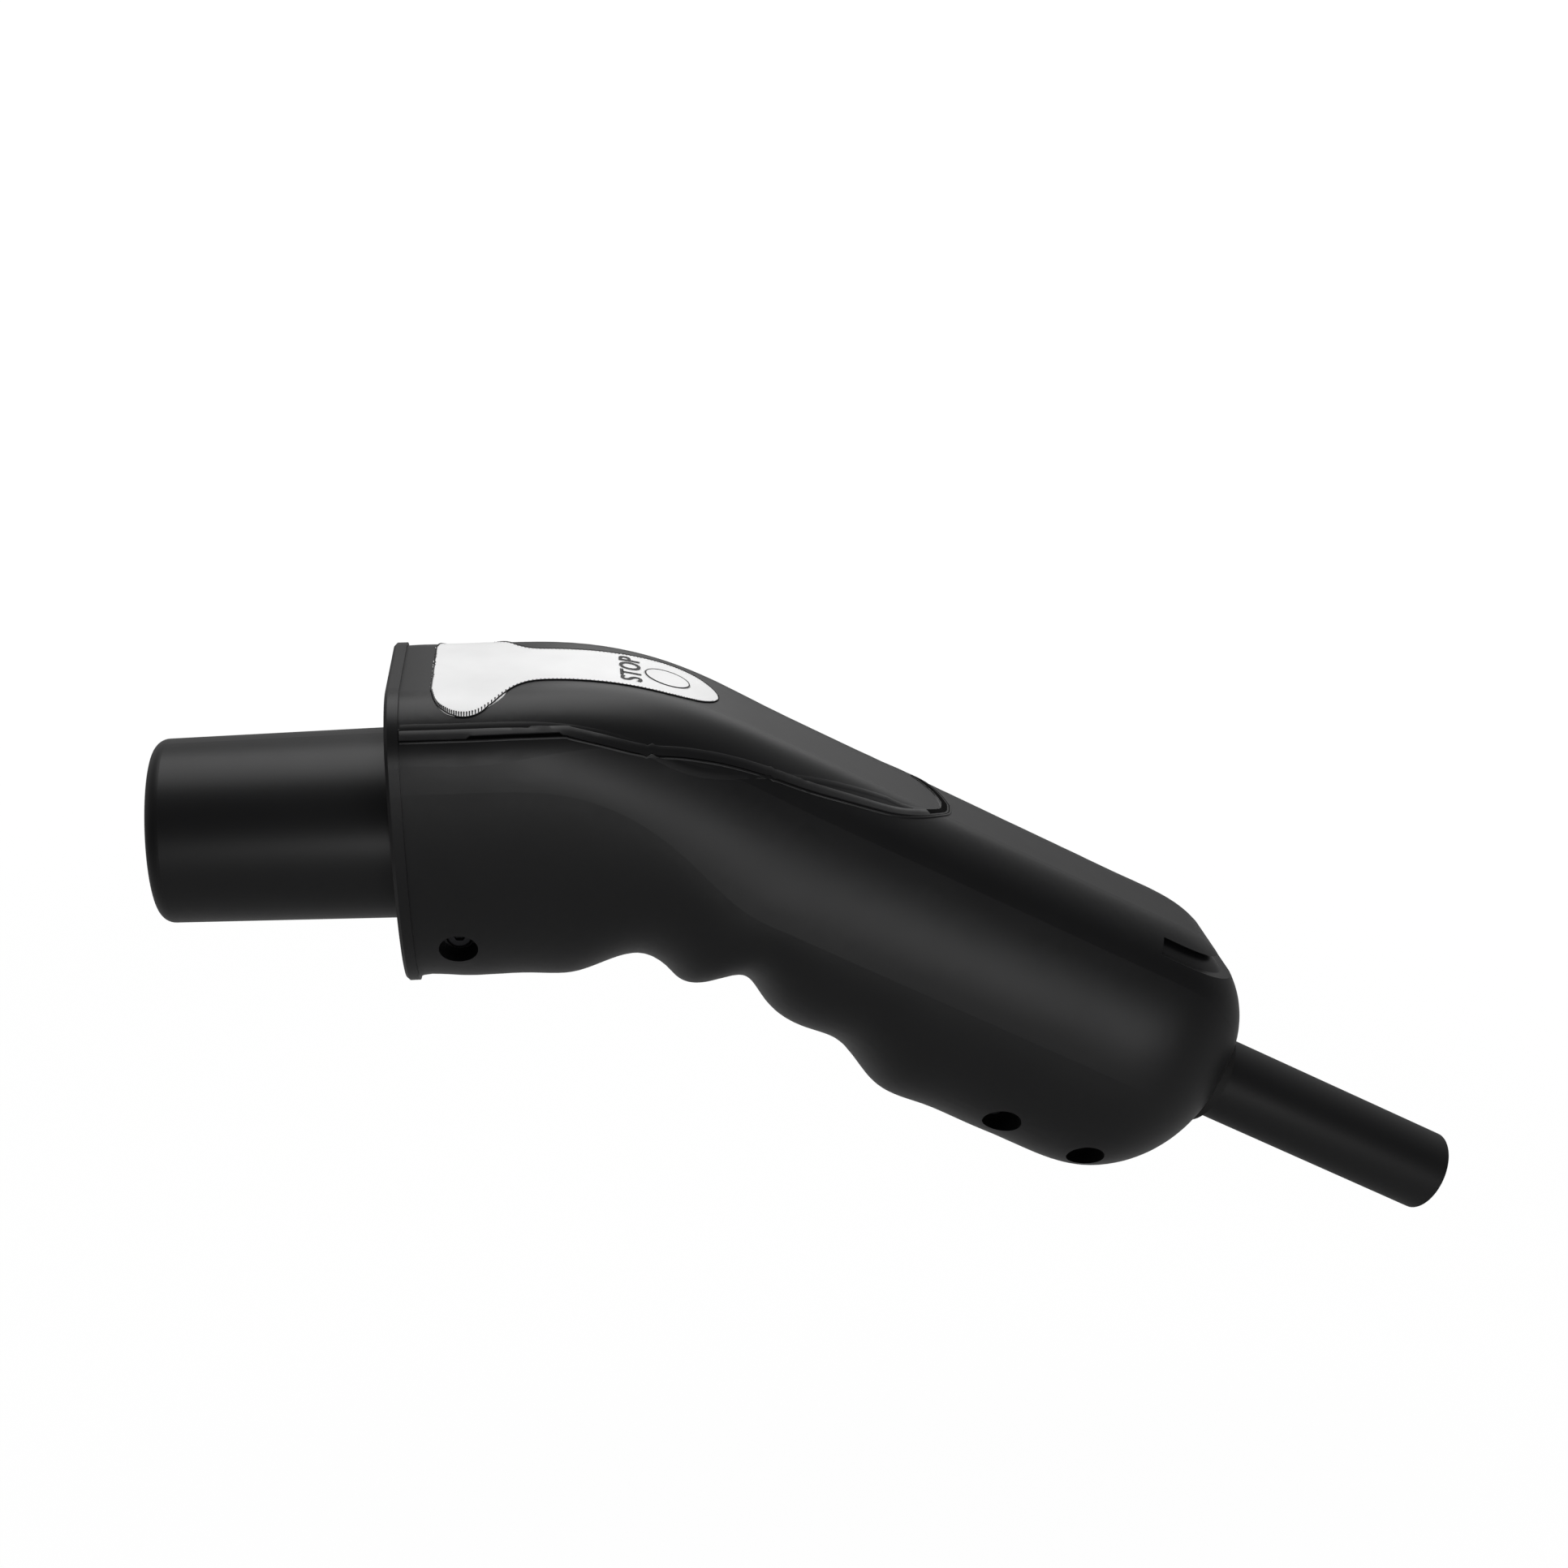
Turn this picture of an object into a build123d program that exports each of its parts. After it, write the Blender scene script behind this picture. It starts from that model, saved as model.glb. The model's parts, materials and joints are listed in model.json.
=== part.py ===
"""EV charging plug: two moulded half shells, a top cover with a stop button, a round
five-contact nose and a short stub of cable.

Frame: the nose axis is the X axis and the nose points to -X.  The origin is the centre of
the front face of the flange.  +Z is up and Y = 0 is the plane where the two shells meet.
"""
import os
from math import atan2, cos, degrees, pi, radians, sin, sqrt

from build123d import *

# ---------------------------------------------------------------- driving dimensions (mm)
# nose
nose_radius = 20.9
nose_tip_radius = 19.9
nose_length = 51.4
nose_wall = 2.4
nose_tip_round = 3.2
nose_collar_radius = 23.6
nose_collar_thickness = 3.0

# flange and the section that it shares with the body
flange_thickness = 2.9
flange_chamfer = 0.7
flange_proud = 0.7
rim_depth = 4.0
rim_wall = 1.6
rim_gap = 0.8
nose_gap = 0.1
bottom_depth = 36.0
half_width = 28.2
top_flat = 14.8
shoulder_radius = 13.2
widest_height = 17.0

# handle
body_wall = 3.0
bend_reach = 33.3
bend_drop = 46.9
fan_reach = 20.0
fan_drop = 121.0
handle_tilt = 28.1
handle_half_thickness = 33.44
handle_half_width = 27.6
handle_flat = 8.5
handle_shoulder = 15.0
handle_axis_height = 48.56
handle_straight_end = 118.0
dome_length = 30.0

# grip slot that wraps round the rear end
slot_start = 111.0
slot_height = 3.0
slot_middle = 78.6
slot_depth = 1.4

# top cover
cover_gap = 0.35
cover_half_width = 25.3
cover_hip_reach = 56.0
cover_waist_width = 20.8
cover_waist_reach = 79.0
cover_tail_width = 13.6
cover_tail_reach = 106.0
cover_end = 119.6

# inlay
inlay_thickness = 0.9
inlay_gap = 0.2
inlay_front = 9.6
inlay_lobe_width = 23.0
inlay_lobe_corner = 6.8
inlay_lobe_reach = 16.4
inlay_waist_width = 16.6
inlay_waist_reach = 25.0
inlay_neck = 33.0
inlay_strip_width = 10.5
inlay_tip_length = 10.8
inlay_end = 69.9

# stop button
button_tilt = 18.4
button_radius = 5.2
button_gap = 0.3
button_proud = 0.2
button_cap = 2.6
button_flange_radius = 6.6
button_flange = 1.2
button_cover = 3.0
button_stem_radius = 2.0
button_travel = 1.3
spring_wire = 0.35
spring_turns = 4.0
board_thickness = 1.6
board_length = 26.0
board_width = 18.0
board_depth = 14.0
switch_size = 6.2
switch_height = 3.4

# contacts
carrier_recess = 2.6
carrier_gap = 0.15
carrier_lip = 2.0
carrier_seat = 4.0
retainer_radius = 16.0
power_pin = 3.6
earth_pin = 2.8
signal_pin = 1.5
pin_clearance = 0.05
contact_wall = 1.3
contact_recess = 1.5
contact_tail = 6.0
power_spread = 7.9
power_height = 6.8
earth_drop = 10.6
signal_spread = 10.6
signal_drop = 5.6
retainer_thickness = 2.5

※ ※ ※

**AIM**
Only the lines from the beginning of the material to the line containing "cover_end = 119.6" should be echoed, verbatim and in full.

**REPLY**
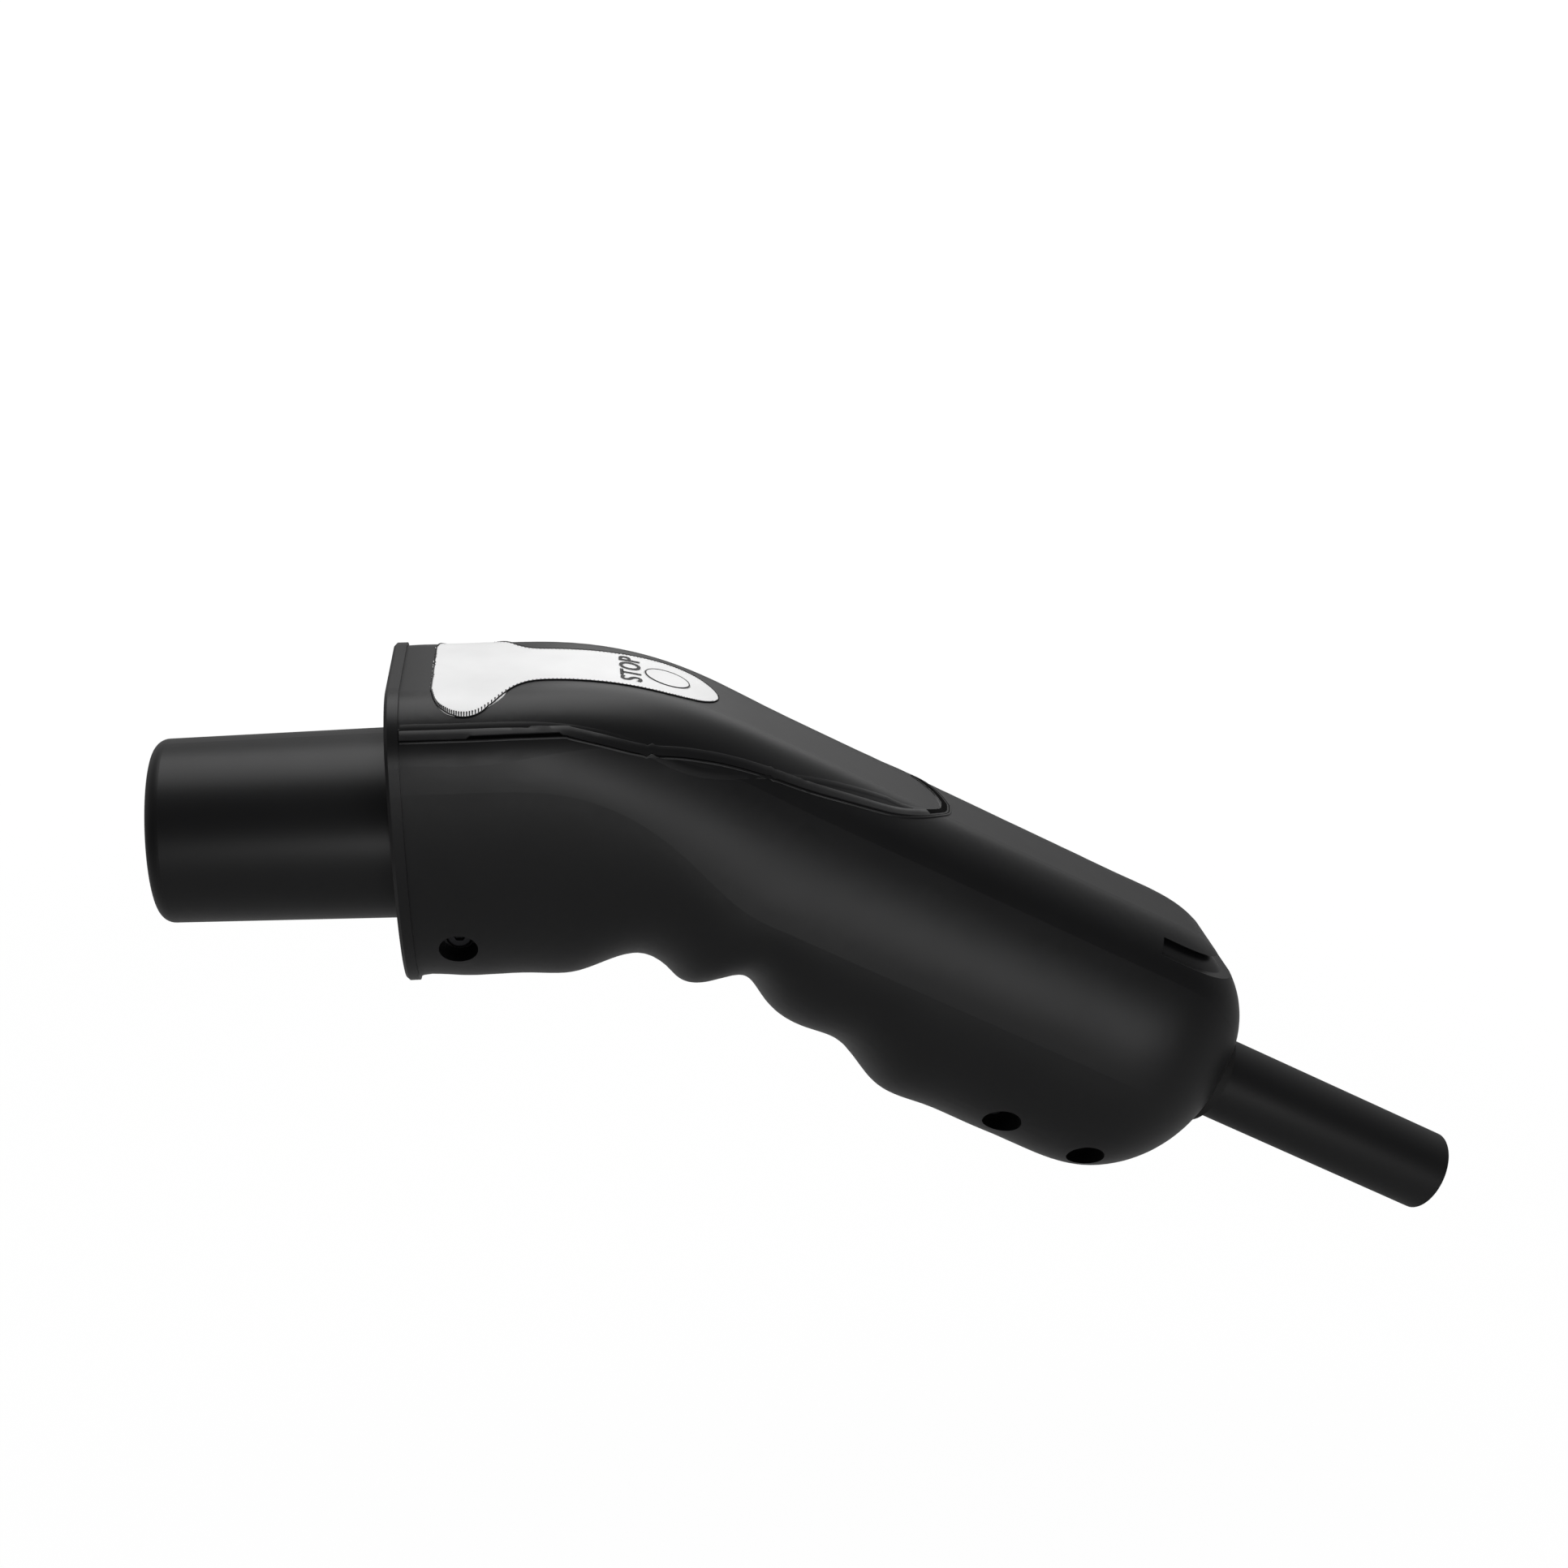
Turn this picture of an object into a build123d program that exports each of its parts. After it, write the Blender scene script behind this picture. It starts from that model, saved as model.glb. The model's parts, materials and joints are listed in model.json.
=== part.py ===
"""EV charging plug: two moulded half shells, a top cover with a stop button, a round
five-contact nose and a short stub of cable.

Frame: the nose axis is the X axis and the nose points to -X.  The origin is the centre of
the front face of the flange.  +Z is up and Y = 0 is the plane where the two shells meet.
"""
import os
from math import atan2, cos, degrees, pi, radians, sin, sqrt

from build123d import *

# ---------------------------------------------------------------- driving dimensions (mm)
# nose
nose_radius = 20.9
nose_tip_radius = 19.9
nose_length = 51.4
nose_wall = 2.4
nose_tip_round = 3.2
nose_collar_radius = 23.6
nose_collar_thickness = 3.0

# flange and the section that it shares with the body
flange_thickness = 2.9
flange_chamfer = 0.7
flange_proud = 0.7
rim_depth = 4.0
rim_wall = 1.6
rim_gap = 0.8
nose_gap = 0.1
bottom_depth = 36.0
half_width = 28.2
top_flat = 14.8
shoulder_radius = 13.2
widest_height = 17.0

# handle
body_wall = 3.0
bend_reach = 33.3
bend_drop = 46.9
fan_reach = 20.0
fan_drop = 121.0
handle_tilt = 28.1
handle_half_thickness = 33.44
handle_half_width = 27.6
handle_flat = 8.5
handle_shoulder = 15.0
handle_axis_height = 48.56
handle_straight_end = 118.0
dome_length = 30.0

# grip slot that wraps round the rear end
slot_start = 111.0
slot_height = 3.0
slot_middle = 78.6
slot_depth = 1.4

# top cover
cover_gap = 0.35
cover_half_width = 25.3
cover_hip_reach = 56.0
cover_waist_width = 20.8
cover_waist_reach = 79.0
cover_tail_width = 13.6
cover_tail_reach = 106.0
cover_end = 119.6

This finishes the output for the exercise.